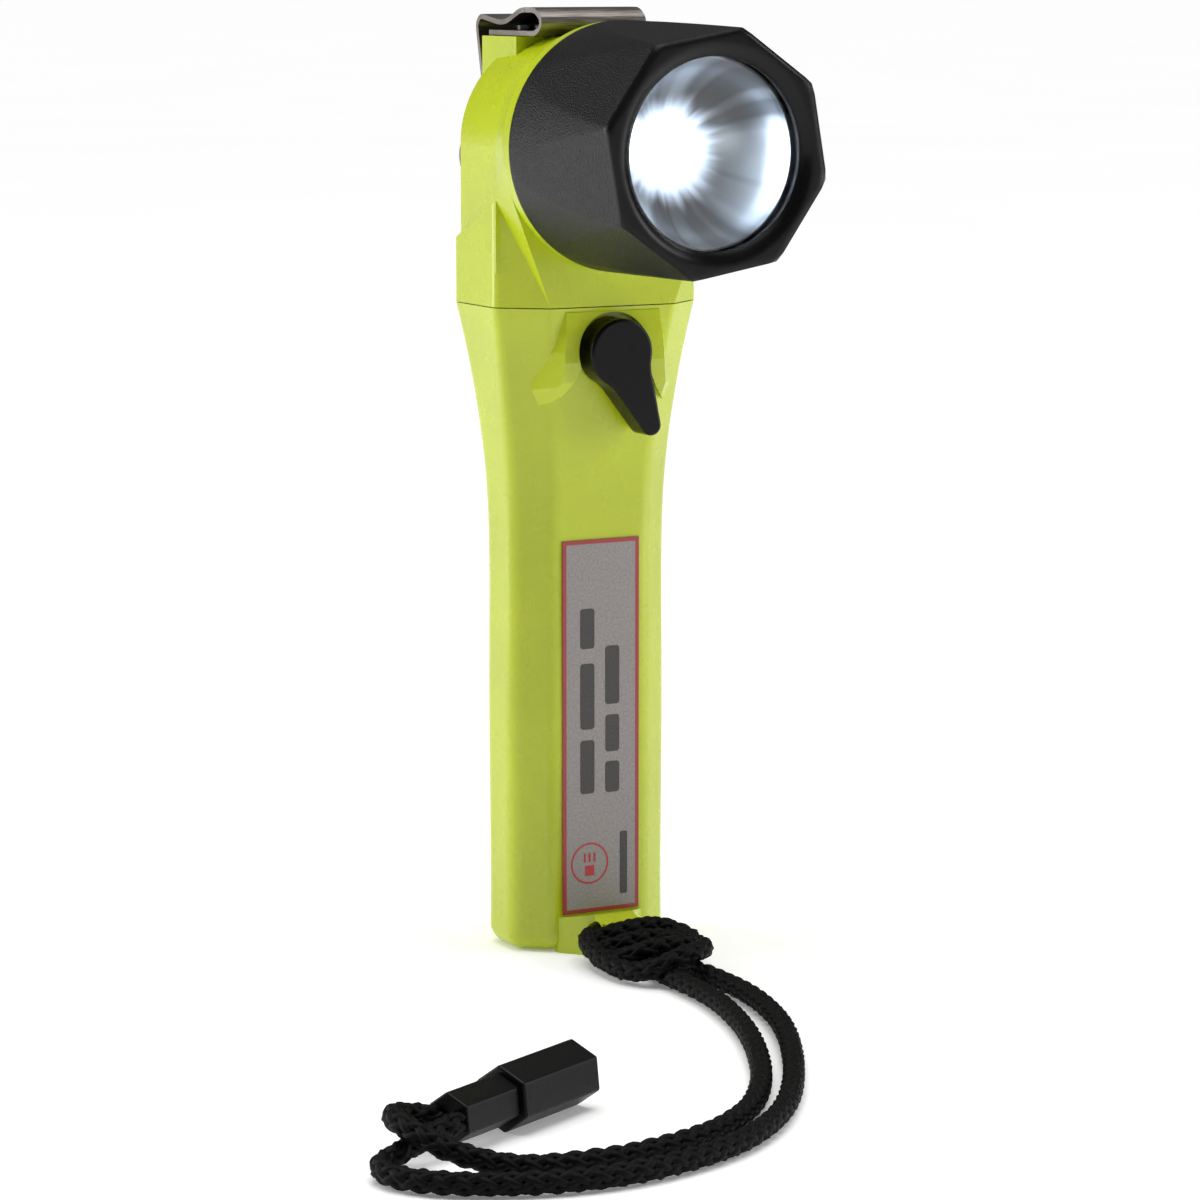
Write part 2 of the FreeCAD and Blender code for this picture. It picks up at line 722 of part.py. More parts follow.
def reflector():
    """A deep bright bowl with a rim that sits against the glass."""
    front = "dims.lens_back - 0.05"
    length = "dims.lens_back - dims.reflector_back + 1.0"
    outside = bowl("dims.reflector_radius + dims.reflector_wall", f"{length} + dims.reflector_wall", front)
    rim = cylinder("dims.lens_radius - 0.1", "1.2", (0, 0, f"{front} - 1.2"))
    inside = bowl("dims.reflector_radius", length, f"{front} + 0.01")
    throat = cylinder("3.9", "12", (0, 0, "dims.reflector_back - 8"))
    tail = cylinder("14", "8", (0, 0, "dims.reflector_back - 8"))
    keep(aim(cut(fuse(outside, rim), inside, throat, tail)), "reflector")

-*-

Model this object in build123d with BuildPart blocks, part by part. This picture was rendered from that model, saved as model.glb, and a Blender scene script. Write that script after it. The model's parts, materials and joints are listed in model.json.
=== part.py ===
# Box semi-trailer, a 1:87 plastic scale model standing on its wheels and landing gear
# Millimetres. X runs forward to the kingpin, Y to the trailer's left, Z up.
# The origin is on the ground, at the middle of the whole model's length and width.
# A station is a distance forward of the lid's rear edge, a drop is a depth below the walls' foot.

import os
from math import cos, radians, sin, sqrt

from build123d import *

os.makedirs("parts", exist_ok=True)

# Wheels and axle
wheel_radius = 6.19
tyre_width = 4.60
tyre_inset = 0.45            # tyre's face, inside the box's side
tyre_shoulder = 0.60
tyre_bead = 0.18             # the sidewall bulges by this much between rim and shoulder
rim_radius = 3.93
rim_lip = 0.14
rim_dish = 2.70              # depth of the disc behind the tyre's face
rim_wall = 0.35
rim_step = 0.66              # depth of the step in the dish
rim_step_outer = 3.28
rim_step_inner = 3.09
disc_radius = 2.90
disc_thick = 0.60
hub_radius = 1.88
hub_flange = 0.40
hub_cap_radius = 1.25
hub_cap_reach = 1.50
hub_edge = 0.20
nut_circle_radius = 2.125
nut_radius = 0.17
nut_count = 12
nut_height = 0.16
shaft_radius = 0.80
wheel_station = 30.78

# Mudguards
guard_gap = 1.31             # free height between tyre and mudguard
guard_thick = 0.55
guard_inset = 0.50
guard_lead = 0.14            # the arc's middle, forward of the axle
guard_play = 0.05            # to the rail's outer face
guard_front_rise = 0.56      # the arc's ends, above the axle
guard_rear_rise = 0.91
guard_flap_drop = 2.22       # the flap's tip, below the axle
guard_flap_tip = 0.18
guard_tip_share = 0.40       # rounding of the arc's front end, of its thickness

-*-

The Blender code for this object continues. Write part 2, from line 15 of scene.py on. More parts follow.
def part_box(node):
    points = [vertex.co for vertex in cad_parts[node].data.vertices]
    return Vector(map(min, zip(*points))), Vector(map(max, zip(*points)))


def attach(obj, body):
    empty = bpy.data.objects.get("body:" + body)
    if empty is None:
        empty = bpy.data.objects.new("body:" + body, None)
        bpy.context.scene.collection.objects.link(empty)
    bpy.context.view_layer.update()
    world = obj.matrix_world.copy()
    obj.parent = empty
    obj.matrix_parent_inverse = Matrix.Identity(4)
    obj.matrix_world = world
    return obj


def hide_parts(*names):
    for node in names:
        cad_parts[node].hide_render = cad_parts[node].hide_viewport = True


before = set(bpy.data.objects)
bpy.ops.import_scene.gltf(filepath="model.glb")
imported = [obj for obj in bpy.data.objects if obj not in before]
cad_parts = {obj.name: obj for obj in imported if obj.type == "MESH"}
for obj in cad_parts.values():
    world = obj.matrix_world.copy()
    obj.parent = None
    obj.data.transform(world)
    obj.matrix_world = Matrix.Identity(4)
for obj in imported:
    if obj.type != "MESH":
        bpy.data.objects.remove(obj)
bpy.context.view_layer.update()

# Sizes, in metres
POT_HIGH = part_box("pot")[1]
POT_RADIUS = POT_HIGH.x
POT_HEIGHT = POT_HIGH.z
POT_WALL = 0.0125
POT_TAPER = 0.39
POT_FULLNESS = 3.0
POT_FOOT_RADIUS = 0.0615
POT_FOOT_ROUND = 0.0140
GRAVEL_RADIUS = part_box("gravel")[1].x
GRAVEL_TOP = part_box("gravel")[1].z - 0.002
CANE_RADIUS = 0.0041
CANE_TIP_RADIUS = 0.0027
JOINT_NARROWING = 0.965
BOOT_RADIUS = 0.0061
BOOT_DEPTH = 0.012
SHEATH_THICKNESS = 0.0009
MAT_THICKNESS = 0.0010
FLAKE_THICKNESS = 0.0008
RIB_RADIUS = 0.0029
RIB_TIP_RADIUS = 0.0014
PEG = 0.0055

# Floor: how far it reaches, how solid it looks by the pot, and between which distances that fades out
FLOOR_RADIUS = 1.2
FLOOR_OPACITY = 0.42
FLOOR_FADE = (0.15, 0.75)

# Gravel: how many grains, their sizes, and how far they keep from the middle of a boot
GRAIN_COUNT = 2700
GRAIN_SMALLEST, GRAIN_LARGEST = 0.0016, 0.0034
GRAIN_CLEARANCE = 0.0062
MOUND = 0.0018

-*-

◆ **Exercise**
Using the listing above, gather each line that holds the string "follow" and copy it.

◆ **The result**
Write part 2 of the FreeCAD and Blender code for this picture. It picks up at line 722 of part.py. More parts follow.
The Blender code for this object continues. Write part 2, from line 15 of scene.py on. More parts follow.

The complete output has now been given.